FAST is hot, that much is clear. TBI moderated a session on the subject at Banff, where interest in the subject was perhaps best evidenced by the hundreds of people that filled the room (despite the session occurring at the same time as a Disney panel).

That was no doubt kudos to the pull of the panellists, who pulled the curtain back on the FAST revolution and revealed how producers big and small might work with the medium.

Jamie Schouela, president of global channels & media at Blue Ant Media spoke of how his existing channel execs have been able to use their expertise in the new universe with impressive success, while Beth Anderson, GM of fast channels at BBC Studios, underlined the linear medium’s pull for a lean back audience.

What’s also clear is that the world of FAST is developing, erm, fast and that there are numerous approaches to channel curation depending on your strategy, according to Tejas Shah, SVP of commercial strategies & analytics at FilmRise, with single IP and mixed programming both options.

The question over which route to take ultimately tends to come down to genre, although as Jennifer Vaux, senior director of content acquisition at The Roku Channel attested, “so long as you have a value proposition in the title of your channel, users know what they’re going to watch.”

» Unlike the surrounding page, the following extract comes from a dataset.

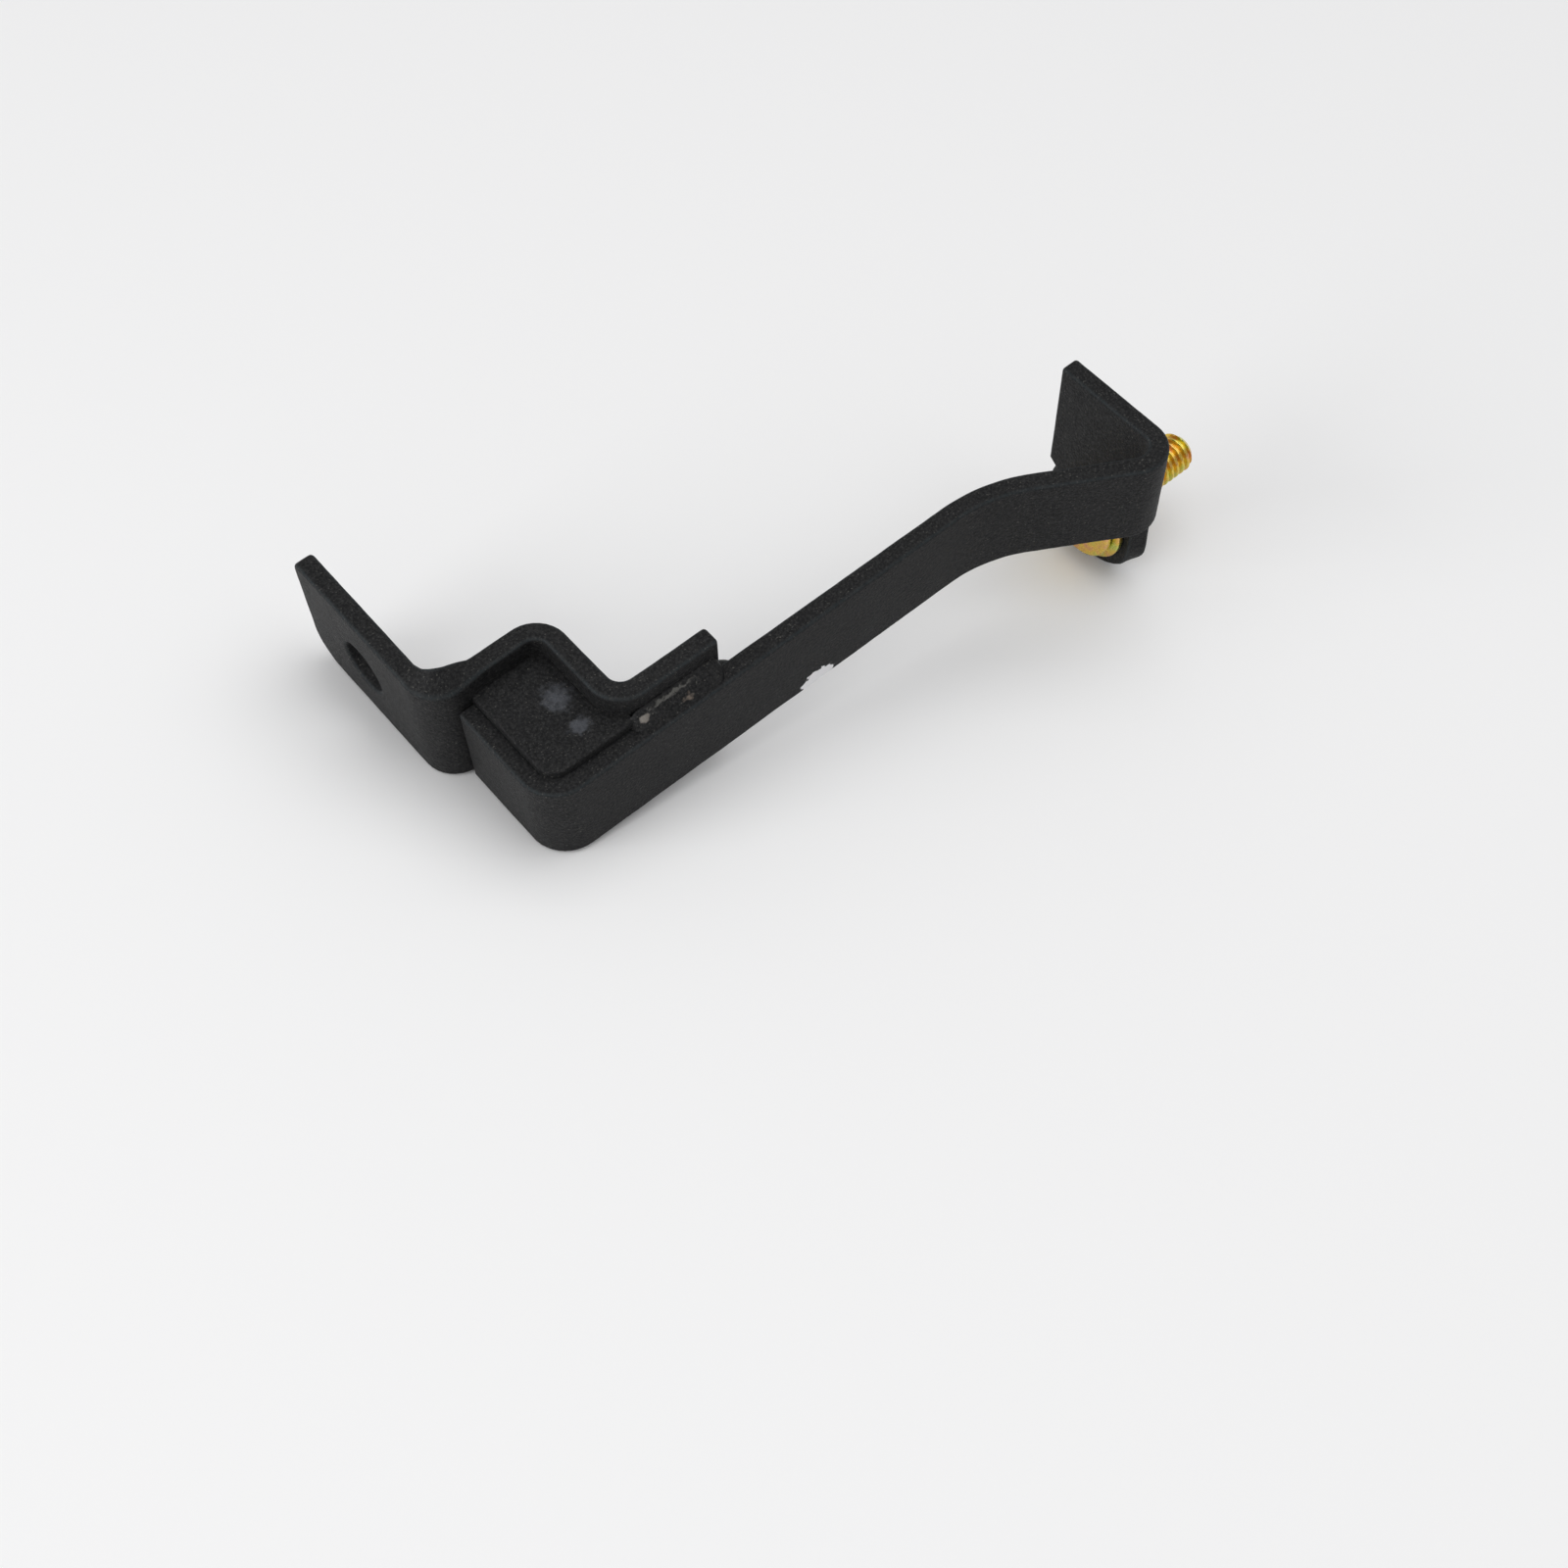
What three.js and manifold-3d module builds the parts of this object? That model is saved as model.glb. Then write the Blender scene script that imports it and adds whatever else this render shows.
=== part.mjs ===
// Shutter dog holdback: a welded bracket of bent flat steel bars that carries one screw.
//
// The bracket is drawn in its own bench frame: X along the long run of the arm, Y across it
// towards the mounting tab, Z up the width of the bars. At the end the whole bracket is laid
// down on the three places that it rests on, so that +Z is up and Z = 0 is the table.

import * as THREE from 'three';
import { mergeVertices } from 'three/addons/utils/BufferGeometryUtils.js';
import Module from 'manifold-3d';

const wasm = await Module();
wasm.setup();

// Driving dimensions, in millimetres and degrees -------------------------------------------

const fit_gap = 0.3;            // left between two pieces that touch on the real bracket

// arm: one blank of sheet steel, bent on edge
const arm_steel = 3.8;          // sheet thickness
const arm_height = 19;          // width of the arm, which stands on edge
const arm_inside_bend = 3.4;    // inside radius of the square bend at the leg
const long_run = 97;            // outside of the leg to the dog-leg
const dogleg_angle = 30.4;      // how far the dog-leg turns
const dogleg_inside = 30;       // inside radius of the dog-leg
const short_run = 38.5;         // dog-leg to the outside corner of the end flange
const flange_inside_bend = 2.7; // inside radius of the bend at the end flange
const flange_length = 32.4;     // outside corner to the free end of the end flange
const edge_round = 0.5;         // small round on every long edge of a bar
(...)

And, as Schouela added, the FAST world is only expanding from the rapid growth in the US: “Canada’s less cluttered, the UK is less cluttered – this will only continue to grow worldwide.”

Bluey

Bluey love

And finally, underlining his credentials as one of the good guys, Disney EMEA’s VP of originals for animation, Orion Ross, pointed to one of his current heroes of the animated world, Bluey, in an exclusive chat with TBI.

Ross said that the Australian animation, from Ludo Studio, was “a really good benchmark” for the kind of project he wants, adding: “We had nothing to do with Bluey, but someone was smart enough to buy it for our channel, which is awesome, because it’s great. I’m a big fan of that show.” Aren’t we all.